**Provided entries:**
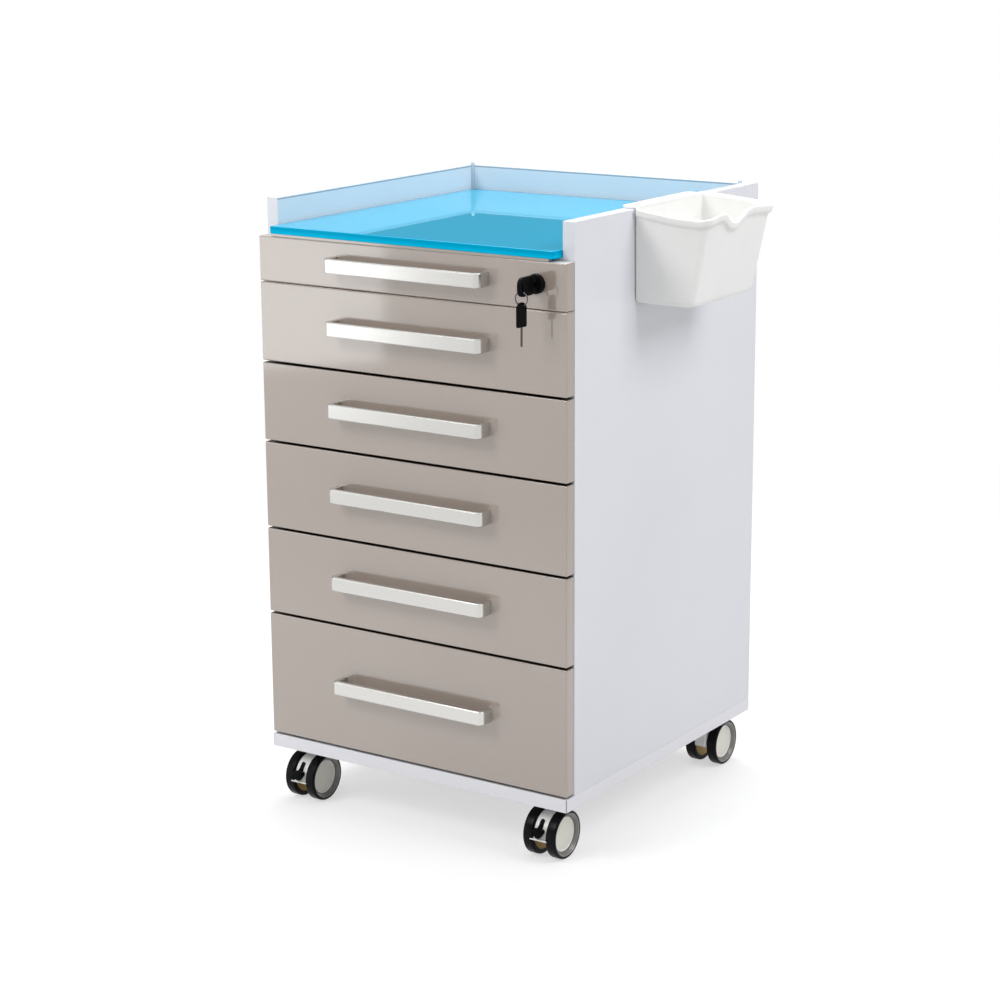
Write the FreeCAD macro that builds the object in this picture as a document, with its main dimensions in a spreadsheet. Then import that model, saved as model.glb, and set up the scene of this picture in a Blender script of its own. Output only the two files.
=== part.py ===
# Mobile dental cabinet: a white carcass on four twin-wheel casters, six glossy drawers on
# telescopic runners, a glass worktop inside a low gallery, a lock with its key and ring in the top
# drawer and a small bin that hangs over the right-hand side panel.
# All lengths are in millimetres. X runs to the right, Y to the back and Z up, and the origin lies
# on the floor under the middle of the cabinet.
import FreeCAD, Part
import os
import re

sizes = {
    # Whole cabinet
    "cabinet_width": 480,
    "cabinet_depth": 490,
    "caster_height": 76,
    "board_thickness": 18,
    "board_rounding": 0.8,
    "panel_corner_radius": 4,
    "overrun": 1,
    # Drawer fronts, and the gaps that show between them
    "front_thickness": 18,
    "front_rounding": 1.6,
    "closing_gap": 0.7,
    "drawer_gap": 3,
    "slim_gap": 1.5,
    "top_front_height": 59.5,
    "shallow_front_height": 105.5,
    "middle_front_height": 117,
    "deep_front_height": 171,
    # Glass worktop and the gallery that stands round it
    "worktop_clearance": 4,
    "worktop_thickness": 10,
    "worktop_side_gap": 0.8,
    "worktop_overhang": 20,
    "worktop_rounding": 1.2,
    "worktop_corner_radius": 3,
    "gallery_rise": 35,
    # Drawer boxes
    "box_board": 12,
    "box_bottom_board": 5,
    "box_bottom_rise": 4,
    "box_lift": 10,
    "box_allowance": 27.5,
    "box_rear_clearance": 29,
    # Telescopic runners
    "runner_space": 13,
    "runner_height": 27,
    "runner_gauge": 1.2,
    "runner_play": 0.4,
    "runner_setback": 10,
    "runner_rear_clearance": 43.3,
    "runner_rise": 16,
    # Handles
    "handle_length": 244,
    "handle_height": 19,
    "handle_standoff": 24,
    "handle_bar": 6,
    "handle_leg": 8,
    "handle_outer_radius": 8,
    "handle_inner_radius": 4,
    "handle_chamfer": 1.2,
    "handle_offset": 4,
    "handle_height_share": 0.534,
    # Lock, its key and the key ring
    "lock_inset": 43.5,
    "lock_flange_radius": 12.5,
    "lock_proud": 6,
    "lock_shell_radius": 9.5,
    "lock_behind": 3,
    "lock_barrel_radius": 6,
    "lock_spigot_radius": 3,
    "lock_notch_margin": 4,
    "tongue_length": 21,
    "tongue_width": 8,
    "tongue_hub_radius": 7,
    "tongue_thickness": 2,
    "tongue_gap": 0.3,
    "tongue_slot_depth": 10,
    "tongue_slot_play": 1.2,
    "running_play": 0.05,
    "key_head_length": 31,
    "key_head_width": 24,
    "key_head_thickness": 5,
    "key_head_radius": 9,
    "key_head_gap": 4.5,
    "key_blade_length": 23,
    "key_blade_width": 6.6,
    "key_blade_thickness": 2,
    "key_play": 0.2,
    "key_eye_length": 14,
    "key_eye_width": 5,
    "key_eye_inset": 7,
    "ring_radius": 8.5,
    "ring_wire_radius": 0.8,
    "ring_play": 0.7,
    # Casters
    "caster_inset_side": 43,
    "caster_inset_end": 52,
    "caster_trail": 20,
    "wheel_diameter": 65,
    "wheel_width": 13.4,
    "wheel_spacing": 33.4,
    "tyre_shoulder": 2.6,
    "hub_radius": 29,
    "hub_lip_radius": 28.2,
    "hub_disc_radius": 24.6,
    "hub_recess": 6.2,
    "hub_rim": 2.4,
    "hub_dish": 0.8,
    "axle_radius": 4,
    "hood_radius": 29.5,
    "hood_drop": 7,
    "hood_gap": 0.7,
    "bush_radius": 12,
    "neck_length": 26,
    "plate_side": 48,
    "plate_thickness": 2.5,
    "cup_radius": 15,
    "cup_height": 5,
    "swivel_gap": 0.4,
    "head_wheel_gap": 0.5,
    "swivel_pin_radius": 5,
    "screw_pitch": 34,
    "screw_radius": 2,
    "screw_head_radius": 3.6,
    "screw_head_height": 1.8,
    "screw_bite": 14,
    # Brake levers of the front casters
    "lever_pad_radius": 35.5,
    "lever_pad_width": 15,
    "lever_pad_start_angle": 162,
    "lever_pad_sweep_angle": 23,
    "lever_stem_radius": 30.5,
    "lever_stem_width": 4.4,
    "lever_stem_start_angle": 138,
    "lever_stem_sweep_angle": 30,
    "lever_inner_radius": 24,
    "lever_slot_radius": 22,
    "lever_side_play": 0.4,
    "lever_slot_margin_angle": 4,
    "lever_pin_radius": 1.6,
    "lever_pin_back": 23.4,
    "lever_pin_up": 13.5,
    # Bin
    "bin_top_width": 115,
    "bin_top_length": 171,
    "bin_bottom_width": 82,
    "bin_bottom_length": 154,
    "bin_height": 122,
    "bin_wall": 2.2,
    "bin_corner_radius": 20,
    "bin_foot_radius": 8,
    "bin_gap": 0.4,
    "bin_rim_reach": 4.5,
    "bin_rim_height": 8,
    "bin_rim_slope_angle": 4.3,
    "bin_rim_trim": 0.1,
    "bin_hook_thickness": 3,
    "bin_hook_lip": 12,
    "bin_notch_radius": 63,
    "bin_notch_depth": 12,
    "bin_notch_offset": 24,
}

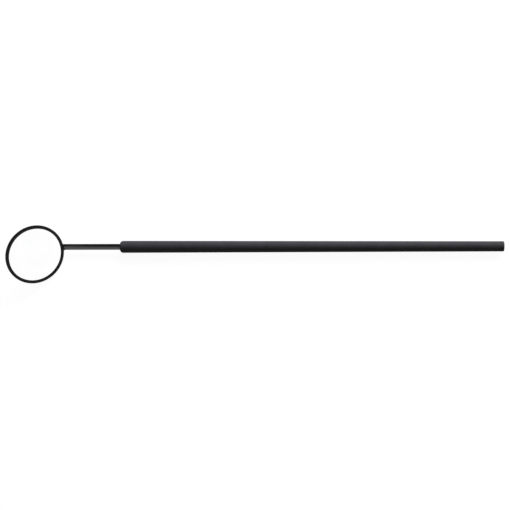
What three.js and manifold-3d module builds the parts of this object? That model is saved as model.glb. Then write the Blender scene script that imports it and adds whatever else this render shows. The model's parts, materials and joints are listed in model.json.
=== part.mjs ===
// Mouth mirror with a dissipative handle, as an assembly of separate solids. Millimetres, +Z up.
//
// The tool is drawn along its own axis first: X runs from the mirror towards the rear of the
// handle, X = 0 is the mouth of the handle, and the mirror is tipped up by BEND. It is then laid on
// a table as a dropped mirror lies, on its handle and one side of its rim. The origin is the middle
// of its bounding box, on the table.
import * as THREE from "three";
import { mergeVertices } from "three/addons/utils/BufferGeometryUtils.js";
import Module from "manifold-3d";

// Driving dimensions of the head.
const RIM_DIAMETER = 22; // the size the mirror is sold by
const RIM_LIP = 1.15; // how far the rim's front reaches in over the mirror
const RIM_WALL = 0.45; // between the rim's outside and the cup's
const RIM_WALL_HEIGHT = 0.44; // straight part of the rim's outside
const RIM_CORNER = 0.34; // rounding of the rim's outer edges
const LIP_THICKNESS = 0.2;
const LIP_EDGE = 0.12; // bevel of the lip's inner edge
const CUP_THICKNESS = 0.35; // pressed sheet
const CUP_CORNER = 0.9; // outside radius of the cup's back edge
const PAD_THICKNESS = 0.2;
const GLASS_THICKNESS = 0.85;
const GLASS_BEVEL = 0.12;
const COATING_THICKNESS = 0.06;
const SEAL_THICKNESS = 0.06;
const SEAL_SETBACK = 0.05; // of the seal's inner edge behind the lip's

// Driving dimensions of the stem and its screw.
const BEND = THREE.MathUtils.degToRad(42.5); // between the mirror's plane and the stem
const STEM_DIAMETER = 2.2;
const STEM_LENGTH = 22.92; // from the mouth of the handle to the rim
const STEM_DROP = 1; // how far behind the middle of the rim's outside the stem's axis meets it
const SPIGOT_DIAMETER = 1.16; // the stem's reduced end inside the screw
const FILLET_HEIGHT = 0.35; // how far the brazing stands out beside the stem, at the rim
const FILLET_LENGTH = 0.7;
const FILLET_EDGE = 0.03; // thickness of the brazing where it runs out on the stem
const THREAD_DIAMETER = 2.5; // M2.5 coarse
const THREAD_PITCH = 0.45;
const THREAD_TURNS = 10;
const THREAD_CHAMFER = 0.25;

// Driving dimensions of the handle.
const HANDLE_LENGTH = 137.15; // mouth to the flat of the rear plug
const HANDLE_FRONT_DIAMETER = 4.44;
const HANDLE_REAR_DIAMETER = 3.5;
const MOUTH_LAND = 0.2; // flat ring round the mouth
const NOSE_LENGTH = 1; // rounded front of the sleeve
const SLEEVE_WALL = 0.28;
const SLEEVE_LIP = 0.5; // thickness of the sleeve turned in over the front of the tube
const TUBE_WALL = 0.3;
const TUBE_FRONT_WALL = 0.12; // where the tube's front narrows inside the nose
const BUSH_LENGTH = 6;
const BUSH_WALL = 0.31;
const PLUG_FLANGE = 0.9;
const PLUG_CORNER = 0.35;
const PLUG_SPIGOT_LENGTH = 5;

// Clearances.
const LAYER_GAP = 0.03; // between pieces that lie on or in each other
const THREAD_CLEARANCE = 0.05; // round the screw in its bush
const SPIGOT_CLEARANCE = 0.04;
const MOUTH_CLEARANCE = 0.05; // outside the thread, where it leaves the sleeve

// Facets.
const HEAD_SIDES = 64;
const HANDLE_SIDES = 32;
const CORNER_STEPS = 4;

const wasm = await Module();
wasm.setup();

// ---------------------------------------------------------------- helpers

const point = (radius, height) => new THREE.Vector2(radius, height);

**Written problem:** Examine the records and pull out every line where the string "object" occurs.

**Solution for this problem:**
Write the FreeCAD macro that builds the object in this picture as a document, with its main dimensions in a spreadsheet. Then import that model, saved as model.glb, and set up the scene of this picture in a Blender script of its own. Output only the two files.
What three.js and manifold-3d module builds the parts of this object? That model is saved as model.glb. Then write the Blender scene script that imports it and adds whatever else this render shows. The model's parts, materials and joints are listed in model.json.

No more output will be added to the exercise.